__DATA EXCERPT__.
☆ ☆ ☆ ☆

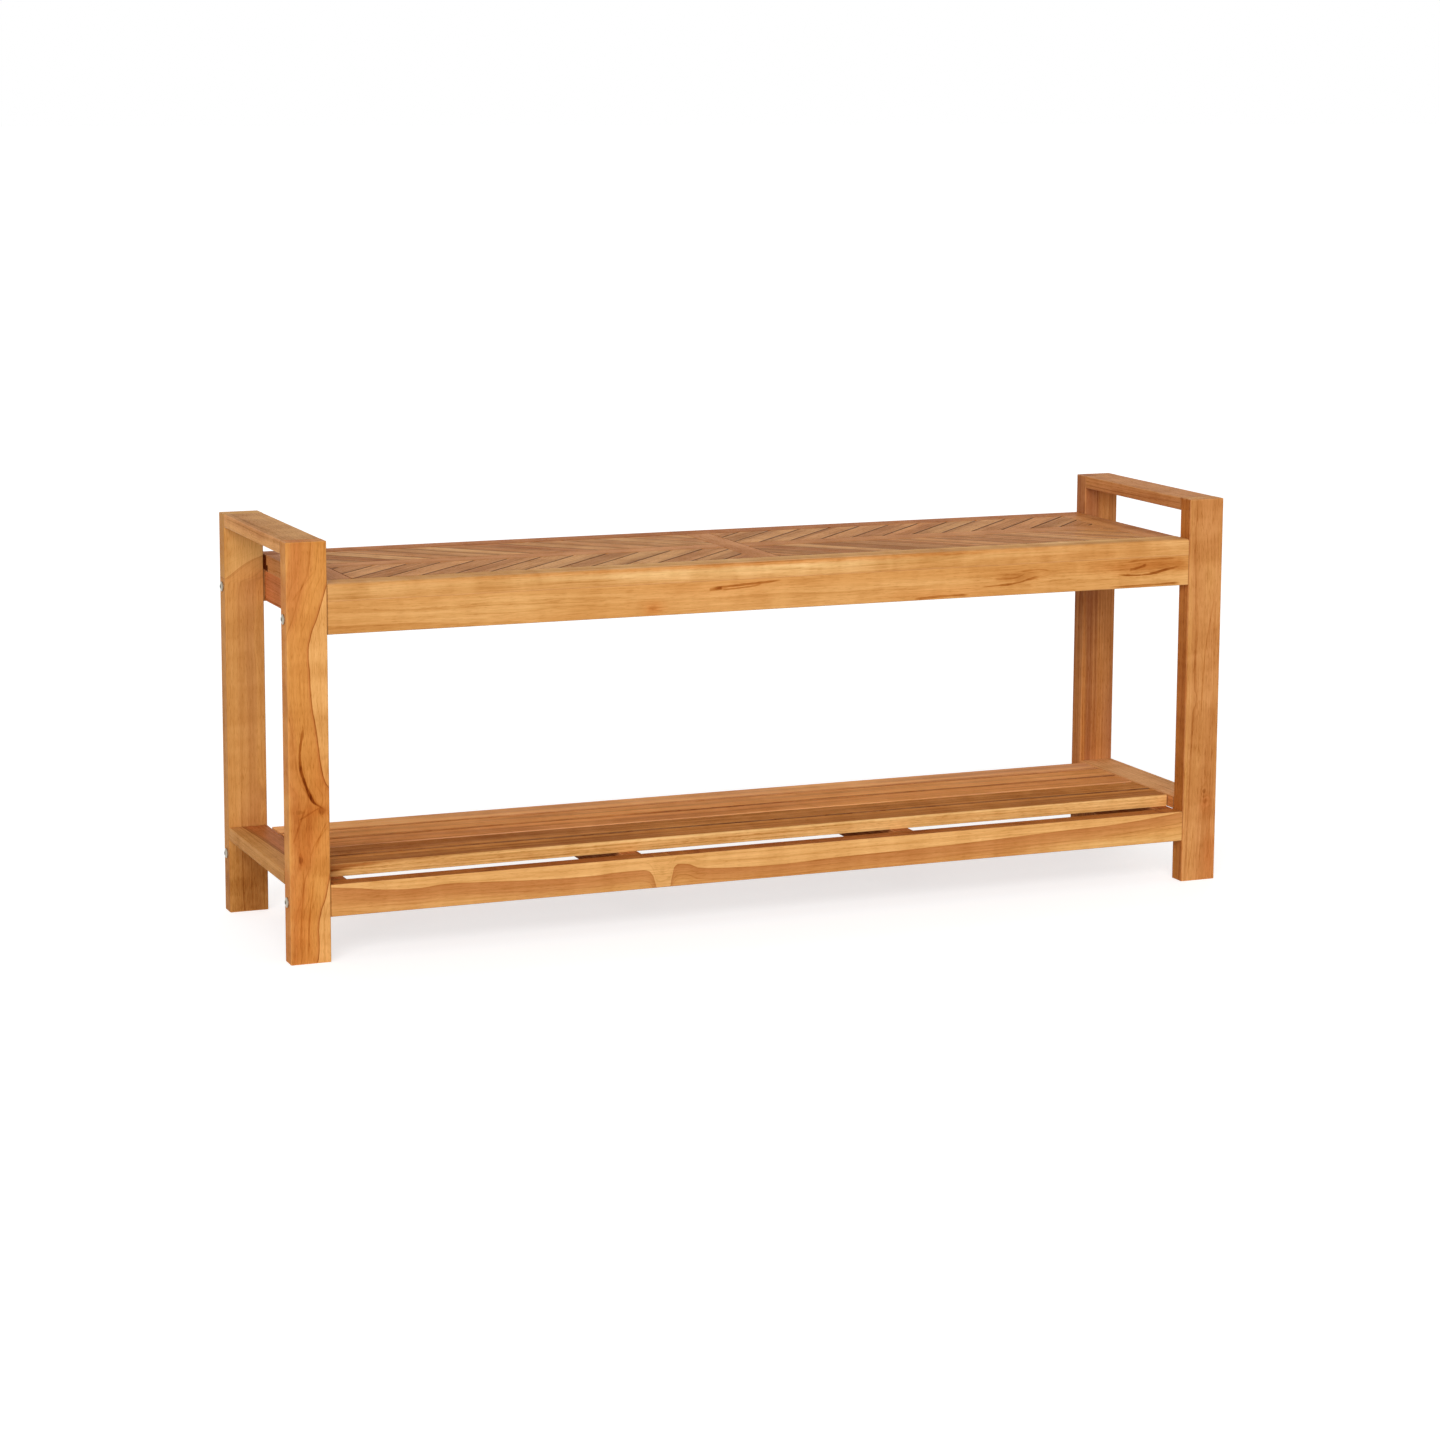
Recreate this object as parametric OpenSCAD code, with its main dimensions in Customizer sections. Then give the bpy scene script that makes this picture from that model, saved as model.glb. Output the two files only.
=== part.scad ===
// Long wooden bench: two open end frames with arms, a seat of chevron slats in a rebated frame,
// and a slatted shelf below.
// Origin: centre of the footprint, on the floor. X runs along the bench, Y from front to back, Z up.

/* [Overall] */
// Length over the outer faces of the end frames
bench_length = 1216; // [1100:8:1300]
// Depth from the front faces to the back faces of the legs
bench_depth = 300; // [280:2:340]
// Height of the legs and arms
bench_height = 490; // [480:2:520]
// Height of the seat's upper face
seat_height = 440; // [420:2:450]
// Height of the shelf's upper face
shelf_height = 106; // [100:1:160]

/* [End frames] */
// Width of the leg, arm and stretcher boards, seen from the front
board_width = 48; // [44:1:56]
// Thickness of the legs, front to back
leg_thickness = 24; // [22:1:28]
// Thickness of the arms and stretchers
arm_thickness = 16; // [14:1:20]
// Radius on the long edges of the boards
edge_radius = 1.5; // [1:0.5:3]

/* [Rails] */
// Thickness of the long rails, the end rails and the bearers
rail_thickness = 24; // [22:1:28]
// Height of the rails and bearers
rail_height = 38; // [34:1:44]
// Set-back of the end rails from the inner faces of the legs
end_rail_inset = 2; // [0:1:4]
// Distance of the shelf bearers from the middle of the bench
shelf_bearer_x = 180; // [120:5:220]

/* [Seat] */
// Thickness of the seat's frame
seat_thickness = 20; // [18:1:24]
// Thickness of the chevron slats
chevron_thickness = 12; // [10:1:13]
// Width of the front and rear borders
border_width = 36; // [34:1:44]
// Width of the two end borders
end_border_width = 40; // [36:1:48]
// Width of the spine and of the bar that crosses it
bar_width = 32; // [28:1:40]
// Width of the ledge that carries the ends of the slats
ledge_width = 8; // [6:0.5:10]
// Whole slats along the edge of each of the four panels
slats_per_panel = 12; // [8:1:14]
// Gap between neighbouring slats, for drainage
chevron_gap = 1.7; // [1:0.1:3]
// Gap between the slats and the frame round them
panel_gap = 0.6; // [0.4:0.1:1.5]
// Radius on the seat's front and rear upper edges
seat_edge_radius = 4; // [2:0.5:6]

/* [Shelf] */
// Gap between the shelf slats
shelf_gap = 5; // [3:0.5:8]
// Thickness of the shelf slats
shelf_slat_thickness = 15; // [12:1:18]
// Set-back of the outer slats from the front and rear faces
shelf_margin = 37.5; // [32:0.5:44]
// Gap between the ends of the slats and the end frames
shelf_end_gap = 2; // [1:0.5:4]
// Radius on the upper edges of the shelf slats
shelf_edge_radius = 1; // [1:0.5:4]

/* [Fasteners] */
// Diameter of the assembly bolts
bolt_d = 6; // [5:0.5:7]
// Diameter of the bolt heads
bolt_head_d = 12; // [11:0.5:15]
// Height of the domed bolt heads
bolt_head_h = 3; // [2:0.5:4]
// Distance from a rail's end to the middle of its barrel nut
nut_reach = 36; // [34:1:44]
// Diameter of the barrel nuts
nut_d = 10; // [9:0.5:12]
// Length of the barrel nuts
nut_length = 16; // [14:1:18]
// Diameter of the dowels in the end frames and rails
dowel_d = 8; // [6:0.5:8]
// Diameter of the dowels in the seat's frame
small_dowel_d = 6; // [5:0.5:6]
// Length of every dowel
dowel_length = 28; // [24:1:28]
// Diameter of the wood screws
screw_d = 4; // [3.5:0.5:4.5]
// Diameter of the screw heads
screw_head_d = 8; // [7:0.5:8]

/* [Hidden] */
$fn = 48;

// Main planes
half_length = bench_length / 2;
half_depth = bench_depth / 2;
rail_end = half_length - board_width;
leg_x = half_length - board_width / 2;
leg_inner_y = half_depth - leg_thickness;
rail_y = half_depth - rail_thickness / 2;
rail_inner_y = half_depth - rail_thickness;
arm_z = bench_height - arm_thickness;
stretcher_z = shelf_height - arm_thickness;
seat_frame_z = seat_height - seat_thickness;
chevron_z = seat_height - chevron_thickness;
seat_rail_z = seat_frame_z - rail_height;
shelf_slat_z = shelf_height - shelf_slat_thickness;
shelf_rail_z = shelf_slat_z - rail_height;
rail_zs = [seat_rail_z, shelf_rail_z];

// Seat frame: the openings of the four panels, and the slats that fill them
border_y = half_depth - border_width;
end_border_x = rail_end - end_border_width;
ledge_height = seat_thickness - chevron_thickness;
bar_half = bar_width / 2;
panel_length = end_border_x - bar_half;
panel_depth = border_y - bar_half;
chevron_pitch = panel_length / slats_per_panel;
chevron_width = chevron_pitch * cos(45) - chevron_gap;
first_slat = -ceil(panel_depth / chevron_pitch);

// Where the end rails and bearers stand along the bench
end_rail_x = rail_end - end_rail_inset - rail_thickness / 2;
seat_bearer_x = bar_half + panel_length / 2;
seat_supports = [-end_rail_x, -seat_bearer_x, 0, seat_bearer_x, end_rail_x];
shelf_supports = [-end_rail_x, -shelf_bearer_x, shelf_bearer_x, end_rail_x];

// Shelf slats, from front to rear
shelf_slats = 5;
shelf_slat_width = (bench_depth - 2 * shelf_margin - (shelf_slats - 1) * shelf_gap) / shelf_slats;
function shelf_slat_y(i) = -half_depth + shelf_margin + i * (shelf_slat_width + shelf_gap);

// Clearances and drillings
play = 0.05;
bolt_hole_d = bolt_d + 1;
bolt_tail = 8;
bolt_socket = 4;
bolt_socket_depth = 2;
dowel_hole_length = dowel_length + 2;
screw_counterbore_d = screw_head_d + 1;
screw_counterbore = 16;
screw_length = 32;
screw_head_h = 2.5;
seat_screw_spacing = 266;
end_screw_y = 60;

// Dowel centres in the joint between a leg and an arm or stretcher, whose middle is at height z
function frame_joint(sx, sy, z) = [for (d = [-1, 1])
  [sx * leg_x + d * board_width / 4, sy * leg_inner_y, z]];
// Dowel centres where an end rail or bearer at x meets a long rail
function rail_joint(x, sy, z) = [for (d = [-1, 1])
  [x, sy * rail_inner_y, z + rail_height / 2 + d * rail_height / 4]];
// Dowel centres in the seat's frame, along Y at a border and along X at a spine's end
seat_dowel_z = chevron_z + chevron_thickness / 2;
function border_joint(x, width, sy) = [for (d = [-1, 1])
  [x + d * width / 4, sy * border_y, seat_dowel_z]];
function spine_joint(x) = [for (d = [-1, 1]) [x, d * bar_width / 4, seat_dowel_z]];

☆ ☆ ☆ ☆

__JOB__. Output the listing above exactly as it appears.

__ANSWER TO THE EXERCISE__.
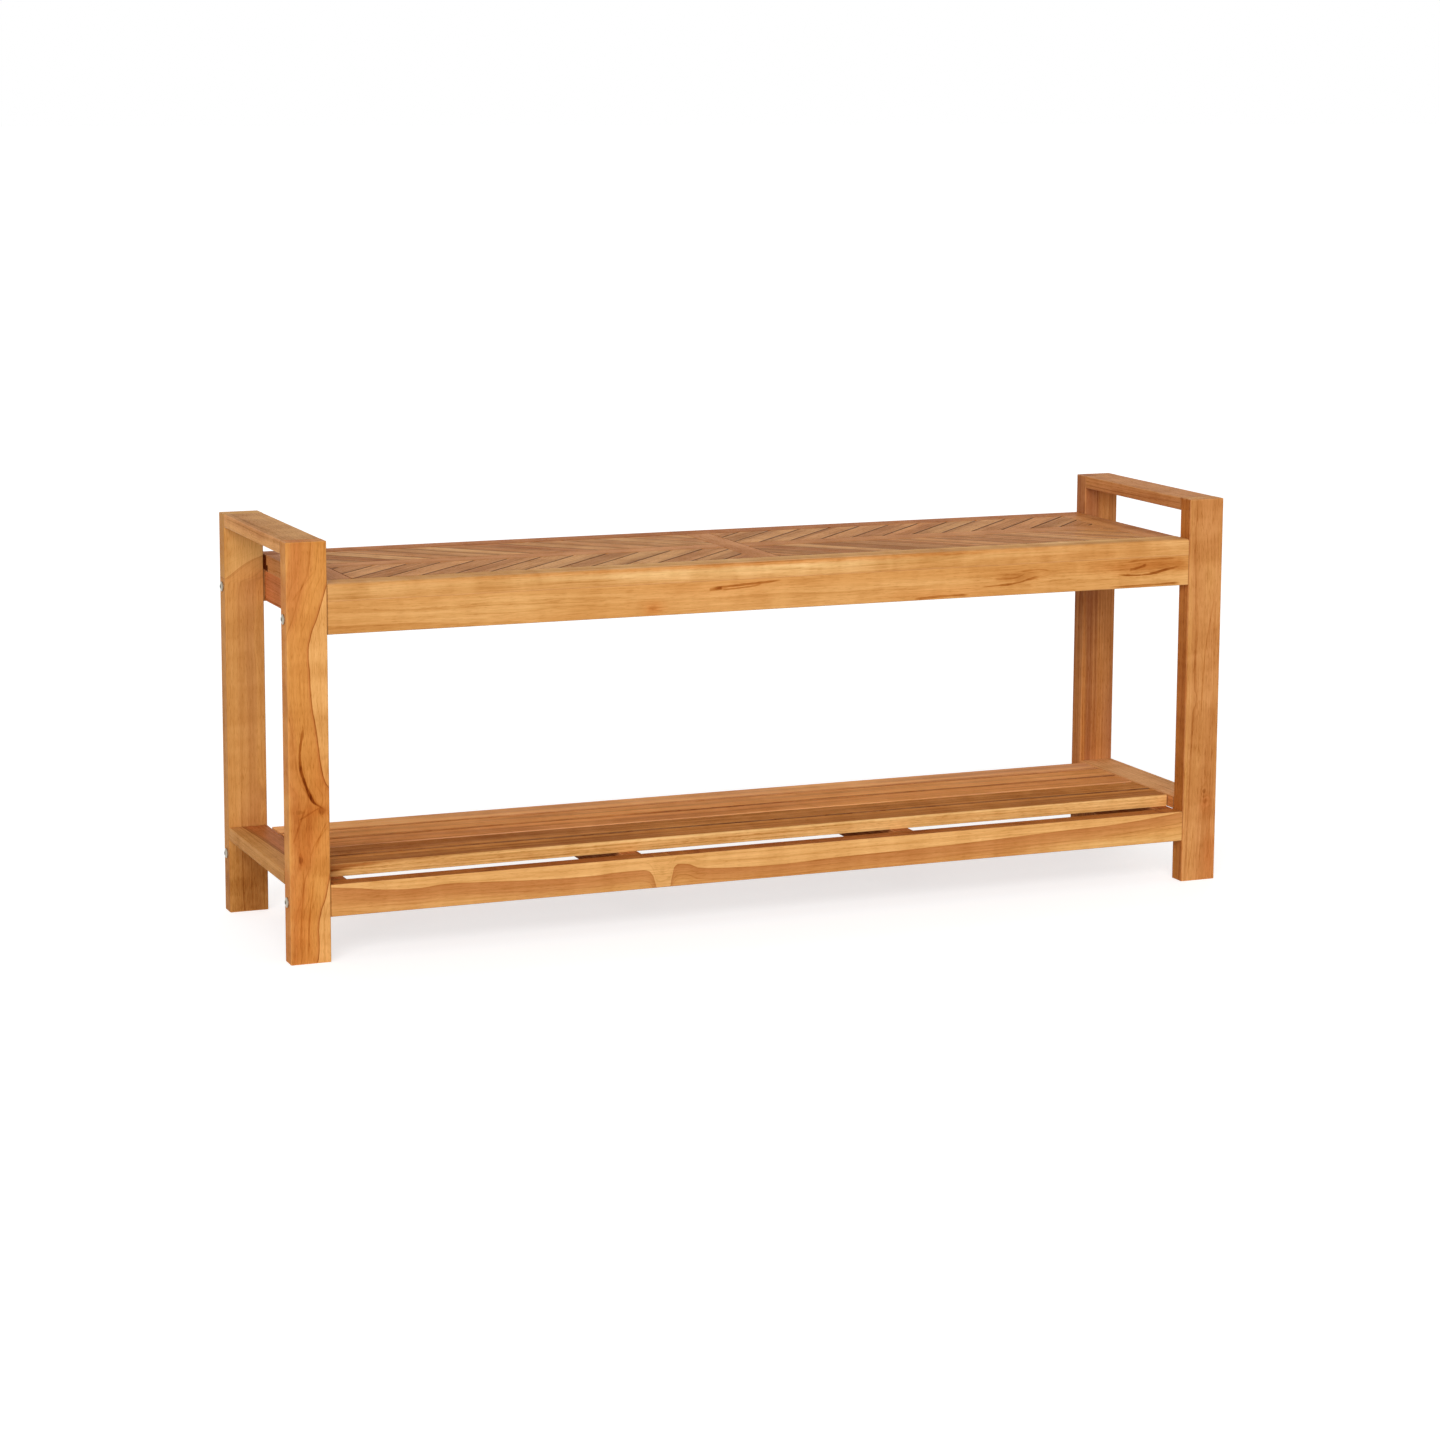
Recreate this object as parametric OpenSCAD code, with its main dimensions in Customizer sections. Then give the bpy scene script that makes this picture from that model, saved as model.glb. Output the two files only.
=== part.scad ===
// Long wooden bench: two open end frames with arms, a seat of chevron slats in a rebated frame,
// and a slatted shelf below.
// Origin: centre of the footprint, on the floor. X runs along the bench, Y from front to back, Z up.

/* [Overall] */
// Length over the outer faces of the end frames
bench_length = 1216; // [1100:8:1300]
// Depth from the front faces to the back faces of the legs
bench_depth = 300; // [280:2:340]
// Height of the legs and arms
bench_height = 490; // [480:2:520]
// Height of the seat's upper face
seat_height = 440; // [420:2:450]
// Height of the shelf's upper face
shelf_height = 106; // [100:1:160]

/* [End frames] */
// Width of the leg, arm and stretcher boards, seen from the front
board_width = 48; // [44:1:56]
// Thickness of the legs, front to back
leg_thickness = 24; // [22:1:28]
// Thickness of the arms and stretchers
arm_thickness = 16; // [14:1:20]
// Radius on the long edges of the boards
edge_radius = 1.5; // [1:0.5:3]

/* [Rails] */
// Thickness of the long rails, the end rails and the bearers
rail_thickness = 24; // [22:1:28]
// Height of the rails and bearers
rail_height = 38; // [34:1:44]
// Set-back of the end rails from the inner faces of the legs
end_rail_inset = 2; // [0:1:4]
// Distance of the shelf bearers from the middle of the bench
shelf_bearer_x = 180; // [120:5:220]

/* [Seat] */
// Thickness of the seat's frame
seat_thickness = 20; // [18:1:24]
// Thickness of the chevron slats
chevron_thickness = 12; // [10:1:13]
// Width of the front and rear borders
border_width = 36; // [34:1:44]
// Width of the two end borders
end_border_width = 40; // [36:1:48]
// Width of the spine and of the bar that crosses it
bar_width = 32; // [28:1:40]
// Width of the ledge that carries the ends of the slats
ledge_width = 8; // [6:0.5:10]
// Whole slats along the edge of each of the four panels
slats_per_panel = 12; // [8:1:14]
// Gap between neighbouring slats, for drainage
chevron_gap = 1.7; // [1:0.1:3]
// Gap between the slats and the frame round them
panel_gap = 0.6; // [0.4:0.1:1.5]
// Radius on the seat's front and rear upper edges
seat_edge_radius = 4; // [2:0.5:6]

/* [Shelf] */
// Gap between the shelf slats
shelf_gap = 5; // [3:0.5:8]
// Thickness of the shelf slats
shelf_slat_thickness = 15; // [12:1:18]
// Set-back of the outer slats from the front and rear faces
shelf_margin = 37.5; // [32:0.5:44]
// Gap between the ends of the slats and the end frames
shelf_end_gap = 2; // [1:0.5:4]
// Radius on the upper edges of the shelf slats
shelf_edge_radius = 1; // [1:0.5:4]

/* [Fasteners] */
// Diameter of the assembly bolts
bolt_d = 6; // [5:0.5:7]
// Diameter of the bolt heads
bolt_head_d = 12; // [11:0.5:15]
// Height of the domed bolt heads
bolt_head_h = 3; // [2:0.5:4]
// Distance from a rail's end to the middle of its barrel nut
nut_reach = 36; // [34:1:44]
// Diameter of the barrel nuts
nut_d = 10; // [9:0.5:12]
// Length of the barrel nuts
nut_length = 16; // [14:1:18]
// Diameter of the dowels in the end frames and rails
dowel_d = 8; // [6:0.5:8]
// Diameter of the dowels in the seat's frame
small_dowel_d = 6; // [5:0.5:6]
// Length of every dowel
dowel_length = 28; // [24:1:28]
// Diameter of the wood screws
screw_d = 4; // [3.5:0.5:4.5]
// Diameter of the screw heads
screw_head_d = 8; // [7:0.5:8]

/* [Hidden] */
$fn = 48;

// Main planes
half_length = bench_length / 2;
half_depth = bench_depth / 2;
rail_end = half_length - board_width;
leg_x = half_length - board_width / 2;
leg_inner_y = half_depth - leg_thickness;
rail_y = half_depth - rail_thickness / 2;
rail_inner_y = half_depth - rail_thickness;
arm_z = bench_height - arm_thickness;
stretcher_z = shelf_height - arm_thickness;
seat_frame_z = seat_height - seat_thickness;
chevron_z = seat_height - chevron_thickness;
seat_rail_z = seat_frame_z - rail_height;
shelf_slat_z = shelf_height - shelf_slat_thickness;
shelf_rail_z = shelf_slat_z - rail_height;
rail_zs = [seat_rail_z, shelf_rail_z];

// Seat frame: the openings of the four panels, and the slats that fill them
border_y = half_depth - border_width;
end_border_x = rail_end - end_border_width;
ledge_height = seat_thickness - chevron_thickness;
bar_half = bar_width / 2;
panel_length = end_border_x - bar_half;
panel_depth = border_y - bar_half;
chevron_pitch = panel_length / slats_per_panel;
chevron_width = chevron_pitch * cos(45) - chevron_gap;
first_slat = -ceil(panel_depth / chevron_pitch);

// Where the end rails and bearers stand along the bench
end_rail_x = rail_end - end_rail_inset - rail_thickness / 2;
seat_bearer_x = bar_half + panel_length / 2;
seat_supports = [-end_rail_x, -seat_bearer_x, 0, seat_bearer_x, end_rail_x];
shelf_supports = [-end_rail_x, -shelf_bearer_x, shelf_bearer_x, end_rail_x];

// Shelf slats, from front to rear
shelf_slats = 5;
shelf_slat_width = (bench_depth - 2 * shelf_margin - (shelf_slats - 1) * shelf_gap) / shelf_slats;
function shelf_slat_y(i) = -half_depth + shelf_margin + i * (shelf_slat_width + shelf_gap);

// Clearances and drillings
play = 0.05;
bolt_hole_d = bolt_d + 1;
bolt_tail = 8;
bolt_socket = 4;
bolt_socket_depth = 2;
dowel_hole_length = dowel_length + 2;
screw_counterbore_d = screw_head_d + 1;
screw_counterbore = 16;
screw_length = 32;
screw_head_h = 2.5;
seat_screw_spacing = 266;
end_screw_y = 60;

// Dowel centres in the joint between a leg and an arm or stretcher, whose middle is at height z
function frame_joint(sx, sy, z) = [for (d = [-1, 1])
  [sx * leg_x + d * board_width / 4, sy * leg_inner_y, z]];
// Dowel centres where an end rail or bearer at x meets a long rail
function rail_joint(x, sy, z) = [for (d = [-1, 1])
  [x, sy * rail_inner_y, z + rail_height / 2 + d * rail_height / 4]];
// Dowel centres in the seat's frame, along Y at a border and along X at a spine's end
seat_dowel_z = chevron_z + chevron_thickness / 2;
function border_joint(x, width, sy) = [for (d = [-1, 1])
  [x + d * width / 4, sy * border_y, seat_dowel_z]];
function spine_joint(x) = [for (d = [-1, 1]) [x, d * bar_width / 4, seat_dowel_z]];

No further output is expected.